At the moment, the loudest voices talking about a better foreign policy for the Democratic Party are focusing on a hard line against Israel, or at least against the current Israeli government, as the key to capturing younger voters. I don’t think this is a magic bullet to end the party’s woes, but that’s a topic for another day. The strongest point of Murphy’s argument is that he takes a big picture, systemic view, and sees the value of an international architecture to face global challenges cooperatively. The Democratic Party in fact needs to articulate a clear and compelling vision of a viable and effective post-Trump international system, why it will help Americans, and how we get there.
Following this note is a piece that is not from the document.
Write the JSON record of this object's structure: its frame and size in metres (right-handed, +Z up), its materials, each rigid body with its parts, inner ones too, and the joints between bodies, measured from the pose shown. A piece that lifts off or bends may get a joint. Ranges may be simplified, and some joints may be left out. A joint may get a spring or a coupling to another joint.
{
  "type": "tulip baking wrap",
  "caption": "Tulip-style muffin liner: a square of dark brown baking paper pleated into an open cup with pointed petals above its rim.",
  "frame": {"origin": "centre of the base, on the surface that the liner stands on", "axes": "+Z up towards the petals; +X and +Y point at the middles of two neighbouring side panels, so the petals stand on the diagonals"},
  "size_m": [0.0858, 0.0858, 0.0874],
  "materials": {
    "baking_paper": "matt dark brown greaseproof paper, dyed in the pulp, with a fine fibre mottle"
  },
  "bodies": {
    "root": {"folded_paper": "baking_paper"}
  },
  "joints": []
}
It’s hard to argue with some of Murphy’s specific ideas. Avoiding wars that cost lives and divert treasure from dealing with domestic challenges is right, though I’d add a “whenever possible” somewhere in there. Murphy also argues that Americans feel alone and powerless and underlines the effectiveness of Trump’s message that the US can bring international forces like globalization and the loss of US jobs, or like immigration, back under its control. US progressives need to empower Americans and empower local communities.
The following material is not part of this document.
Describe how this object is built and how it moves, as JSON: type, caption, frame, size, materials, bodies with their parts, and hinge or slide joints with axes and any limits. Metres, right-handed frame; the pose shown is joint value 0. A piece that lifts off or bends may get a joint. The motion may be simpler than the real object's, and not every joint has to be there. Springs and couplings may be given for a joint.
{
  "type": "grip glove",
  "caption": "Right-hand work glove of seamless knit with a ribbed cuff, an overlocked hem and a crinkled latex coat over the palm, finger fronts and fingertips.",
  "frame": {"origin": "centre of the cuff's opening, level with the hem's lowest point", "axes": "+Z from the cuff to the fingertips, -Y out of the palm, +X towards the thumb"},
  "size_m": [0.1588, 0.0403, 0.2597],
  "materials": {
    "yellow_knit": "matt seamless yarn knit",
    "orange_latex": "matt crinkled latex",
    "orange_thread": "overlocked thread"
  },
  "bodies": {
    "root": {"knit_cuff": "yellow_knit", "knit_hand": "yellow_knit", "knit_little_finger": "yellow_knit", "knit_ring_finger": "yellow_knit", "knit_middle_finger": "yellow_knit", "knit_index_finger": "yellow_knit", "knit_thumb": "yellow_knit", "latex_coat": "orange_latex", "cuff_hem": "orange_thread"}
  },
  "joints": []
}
He calls for a “purposeful effort with our allies in Europe” to “break up concentrated corporate power” and use regulation to protect families and children from “poisonous technologies” like social media, AI, and crypto currency. The country needs a “responsible economic nationalism” and a laser-like focus on rooting out corruption. US engagement with the world should serve, in his view, “the poor, the disenfranchised, and the middle class – the average workers here at home.”
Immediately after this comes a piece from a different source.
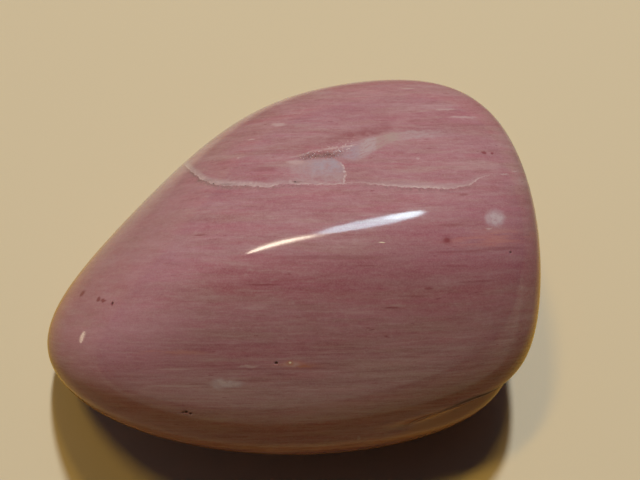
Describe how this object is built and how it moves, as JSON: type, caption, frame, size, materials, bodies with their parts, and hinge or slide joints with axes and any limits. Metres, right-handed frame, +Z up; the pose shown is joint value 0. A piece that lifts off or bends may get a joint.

But while there is certainly a linkage between foreign relations and domestic politics, each of those spheres is also distinctive in its rules of operation, in what it can and cannot do. This requires some reflection.
Having devoted much of my adult life to the US-European relationship, I was glad to read Murphy’s call to work with “our allies in Europe.” Both the President and Vice President have gone out of their way to damage relations with the countries most like us. Europe will be our inescapable partner in any attempt to rebuild a values-based international system, along with many allied and partner countries in other world regions.
But I would like to understand better what Murphy means by “allies.” Multilateral entities like the EU, individual countries and peoples, the governments of at least some countries, or perhaps certain political parties? Perhaps all of the above. Is he thinking of some global progressive front? (There is in fact a network-type organization called the Progressive Alliance that brings together parties and movements from around the world, but it has not managed to carve out an incisive role.)
This may not be what Murphy has in mind, but I would argue against a selective approach to international partnerships based on presumed ideological or philosophical affinities that may actually be pretty superficial. Where there are shared basic political values and constitutional principles, cooperation among governments with quite different political complexions can still be effective and beneficial. Given Murphy’s support for international regulation to protect children and families from dangerous social media, AI etc. it’s worth noting the political transverse effort of the EU countries to move precisely in this direction. In November of last year, for example, the European Parliament adopted by an overwhelming, politically diverse majority, a report underlining the risks minors face online, calling for stronger protection against manipulative online strategies. There has been overwhelming, politically transverse support in France as well for legislation limiting social media access for minors.
In the European case, it’s important not to misunderstand the left/right divide. Political systems there have centers of gravity that are generally shifted to the left compared to that of the US. Even many parties that are very conservative by European standards, for example, would be treated as RINOs by the people who control Republican politics in the US, and the Democratic Party looks centrist in the European context. This broadens the range of potential European allies for Democrats or a Democratic administration on a whole series of issues. I’m all for a greater measure of what Murphy terms “economic nationalism,” especially when it comes to ensuring national sources of strategically important materials, technologies, and industrial capabilities. But support for greater economic nationalism in Europe comes from some parties Murphy might not like that much. It’s complicated.
I also wonder whether some of Murphy’s proposals are really feasible in a foreign policy setting. Battling corruption certainly does have important international dimensions, as efforts against money laundering have illustrated. But if the main corruption problems are concentrated corporate power and irresponsible billionaires, I think a focus on the domestic sphere is more appropriate. National distributions of wealth are domestic issues. And the problem of income inequality is frankly much greater in the US than in most other wealthy countries.
Overall, though, Chris Murphy is right to open up a very necessary debate. Given the considerable range of meanings the word “progressive” has had over the last 100+ years, I’d suggest talking about a “winning foreign policy platform for the Democratic Party” rather than a “progressive foreign policy.” But the point of debate is precisely to elicit different perspectives. So thanks, Chris. More to follow.